Zugleich aber braut sich ein neuer potentiell zerstörerischer Konflikt im Norden zusammen, diesmal zwischen Regierungspartnern in Bagdad: der vom Schiiten Maliki geführten Zentralregierung mit ihrem wichtigsten Koalitionspartner, den Kurden unter Führung der Regionalregierung Kurdistan in Erbil. Der Streit schwelt seit langem und manifestierte sich bisher in gegenseitigen Verbalattacken, Verhandlungen hinter den Kulissen und militärischen Manövern in den „umstrittenen“ Gebieten, jenen historisch von Kurden bewohnten Territorien südlich der drei autonomen Kurdenprovinzen, die Saddam Hussein den Kurden durch massive ethnische Säuberungen brutal entrissen hatte und die u.a. vor allem die von Kurden, aber auch Turkmenen, Arabern und Christen bewohnten ölreichen Region Kirkuk mit einschließt. Hier droht sich die Gewalt dramatisch zu verschärfen.
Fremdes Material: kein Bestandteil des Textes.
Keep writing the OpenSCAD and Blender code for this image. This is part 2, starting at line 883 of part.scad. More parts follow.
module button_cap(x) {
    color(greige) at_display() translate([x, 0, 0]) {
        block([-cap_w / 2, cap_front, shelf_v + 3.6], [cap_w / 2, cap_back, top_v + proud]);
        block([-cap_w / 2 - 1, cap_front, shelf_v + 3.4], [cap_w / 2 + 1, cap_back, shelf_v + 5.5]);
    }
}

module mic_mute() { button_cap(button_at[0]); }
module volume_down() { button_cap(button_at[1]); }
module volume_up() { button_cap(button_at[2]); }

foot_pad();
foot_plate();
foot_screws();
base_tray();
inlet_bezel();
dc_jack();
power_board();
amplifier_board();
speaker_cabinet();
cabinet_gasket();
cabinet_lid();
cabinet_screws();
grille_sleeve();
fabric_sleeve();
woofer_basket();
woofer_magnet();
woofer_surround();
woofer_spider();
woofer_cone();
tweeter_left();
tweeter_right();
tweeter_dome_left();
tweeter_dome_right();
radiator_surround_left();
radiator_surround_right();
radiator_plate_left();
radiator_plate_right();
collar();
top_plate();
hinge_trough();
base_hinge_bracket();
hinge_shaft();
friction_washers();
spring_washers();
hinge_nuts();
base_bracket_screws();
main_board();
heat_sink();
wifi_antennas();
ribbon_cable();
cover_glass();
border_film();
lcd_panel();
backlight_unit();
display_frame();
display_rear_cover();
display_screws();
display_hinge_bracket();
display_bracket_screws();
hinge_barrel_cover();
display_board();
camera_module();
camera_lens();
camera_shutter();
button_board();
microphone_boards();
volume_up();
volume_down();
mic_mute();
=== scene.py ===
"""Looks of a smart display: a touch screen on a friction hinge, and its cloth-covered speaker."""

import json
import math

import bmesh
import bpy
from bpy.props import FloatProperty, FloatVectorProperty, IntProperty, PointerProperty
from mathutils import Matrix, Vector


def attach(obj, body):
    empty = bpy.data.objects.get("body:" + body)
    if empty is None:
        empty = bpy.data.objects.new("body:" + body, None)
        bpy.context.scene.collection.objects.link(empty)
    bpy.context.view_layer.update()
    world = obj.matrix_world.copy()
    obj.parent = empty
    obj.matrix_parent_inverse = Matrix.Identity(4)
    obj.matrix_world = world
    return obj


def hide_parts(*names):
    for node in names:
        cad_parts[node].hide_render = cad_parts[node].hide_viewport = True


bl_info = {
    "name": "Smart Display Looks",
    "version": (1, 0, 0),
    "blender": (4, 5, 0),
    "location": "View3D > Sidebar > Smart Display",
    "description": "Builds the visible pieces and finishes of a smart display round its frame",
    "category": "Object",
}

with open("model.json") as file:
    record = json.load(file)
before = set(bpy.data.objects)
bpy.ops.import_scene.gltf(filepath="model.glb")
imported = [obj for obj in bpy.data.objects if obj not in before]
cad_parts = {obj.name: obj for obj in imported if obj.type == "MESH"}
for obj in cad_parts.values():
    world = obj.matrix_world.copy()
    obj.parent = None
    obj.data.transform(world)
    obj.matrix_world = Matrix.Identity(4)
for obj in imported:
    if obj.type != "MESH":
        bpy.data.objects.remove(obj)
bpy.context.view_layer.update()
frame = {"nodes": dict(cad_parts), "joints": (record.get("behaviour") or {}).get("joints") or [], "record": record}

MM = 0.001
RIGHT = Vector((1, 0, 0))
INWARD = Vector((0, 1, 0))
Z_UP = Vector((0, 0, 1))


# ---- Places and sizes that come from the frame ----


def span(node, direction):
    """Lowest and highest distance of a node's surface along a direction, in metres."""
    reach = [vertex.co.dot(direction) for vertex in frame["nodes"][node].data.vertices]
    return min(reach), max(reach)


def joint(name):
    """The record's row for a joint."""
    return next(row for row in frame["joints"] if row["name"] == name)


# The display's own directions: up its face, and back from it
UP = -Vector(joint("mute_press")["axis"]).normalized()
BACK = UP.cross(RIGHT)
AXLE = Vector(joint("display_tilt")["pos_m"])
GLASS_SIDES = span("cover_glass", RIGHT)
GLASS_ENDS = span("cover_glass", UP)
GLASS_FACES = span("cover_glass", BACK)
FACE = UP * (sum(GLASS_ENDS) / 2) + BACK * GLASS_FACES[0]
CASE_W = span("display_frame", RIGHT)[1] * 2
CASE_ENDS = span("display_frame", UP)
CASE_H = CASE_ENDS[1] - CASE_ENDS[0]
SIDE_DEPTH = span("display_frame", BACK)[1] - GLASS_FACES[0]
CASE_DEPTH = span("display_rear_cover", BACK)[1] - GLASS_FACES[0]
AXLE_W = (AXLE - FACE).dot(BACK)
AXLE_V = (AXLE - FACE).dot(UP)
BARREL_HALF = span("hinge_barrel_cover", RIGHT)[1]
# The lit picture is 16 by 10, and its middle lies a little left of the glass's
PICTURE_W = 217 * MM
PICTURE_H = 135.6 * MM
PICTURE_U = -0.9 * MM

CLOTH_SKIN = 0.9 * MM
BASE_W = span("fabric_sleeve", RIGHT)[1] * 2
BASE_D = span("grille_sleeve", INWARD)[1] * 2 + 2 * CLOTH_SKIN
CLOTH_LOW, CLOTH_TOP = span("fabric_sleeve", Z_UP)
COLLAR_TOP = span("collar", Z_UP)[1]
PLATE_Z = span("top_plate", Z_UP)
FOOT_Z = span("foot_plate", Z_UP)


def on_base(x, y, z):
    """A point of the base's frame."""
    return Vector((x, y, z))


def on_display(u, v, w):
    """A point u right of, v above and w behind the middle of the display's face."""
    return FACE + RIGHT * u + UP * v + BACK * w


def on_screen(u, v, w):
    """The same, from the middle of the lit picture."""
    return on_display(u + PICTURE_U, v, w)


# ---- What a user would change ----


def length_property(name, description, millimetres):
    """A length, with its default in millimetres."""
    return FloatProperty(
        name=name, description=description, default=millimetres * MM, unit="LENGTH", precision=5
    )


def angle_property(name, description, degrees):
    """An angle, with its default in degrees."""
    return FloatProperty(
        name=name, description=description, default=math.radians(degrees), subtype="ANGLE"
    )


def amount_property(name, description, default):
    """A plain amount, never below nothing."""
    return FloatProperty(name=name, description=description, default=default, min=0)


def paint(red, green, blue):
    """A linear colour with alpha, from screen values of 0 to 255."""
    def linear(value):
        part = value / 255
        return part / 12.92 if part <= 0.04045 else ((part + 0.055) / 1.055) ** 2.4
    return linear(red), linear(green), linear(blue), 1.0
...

Seitdem das Zweistromland als Irak 1932 seine Unabhängigkeit erlangte, ist Kirkuk blutiger Zankapfel zwischen den Kurden und der Zentralregierung. Ihren Anspruch auf dieses „Herz Kurdistans“ (wie sie es sehen), dokumentierten die Kurden nun erneut in einer von ihrem Regionalparlament in Erbil gebilligten neuen Verfassung, die kurdische Souveränität über einen großen Teil der „umstrittenen Gebiete“, insbesondere Kirkuk, bekräftigt. Der Schritt löste unter den Arabern in Bagdad helle Empörung aus. 50 arabische Parlamentsmitglieder wiesen die neue kurdische Verfassung energisch zurück, da sie nicht nur den ungeklärten Status von Kirkuk einseitig zugunsten der Kurden lösen wolle, sondern auch eine drastische Einschränkung der Macht der Zentralregierung vorsehe. So zwingt die kurdische Verfassung u.a. die Zentralregierung vor Abschluß internationaler Verträge die auch die Kurdenregion betreffen, die Genehmigung durch die Regionalregierung in Erbil einzuholen. Auf Druck Bagdads wurde nun ein Referendum über die Verfassung, das gemeinsam mit den für 25. Juli geplanten Parlaments- und Präsidentschaftschaftswahlen in der Region Kurdistan abgehalten werden sollte, verschoben.
Doch auch in der bisher weitgehend stabilen Kurdenregion wächst die Unruhe. Während die Wiederwahl Massoud Barzanis als Präsident des autonomen Gebietes gesichert erscheint, könnten die beiden Kurdistan seit langem dominierenden Parteien, die „Kurdische Demokratische Partei“ Barzanis und die „Patriotische Union Kurdistans“, deren Führung Iraks Präsident Talabani nach seinem Ausscheiden aus dem höchsten Staatsamt zu Jahresende wieder übernehmen dürfte, angesichts der starken Unzufriedenheit über Korruption, Misswirtschaft und mangelnder Sozialhilfe für die Masse der Bedürftigen, schwere Schlappen erleiden und damit die Handlungs- und wohl auch die Kompromissfähigkeit der Kurden in dieser kritischen Phase auf dem Weg des Iraks zu Stabilität und Demokratie gefährlich beeinträchtigen.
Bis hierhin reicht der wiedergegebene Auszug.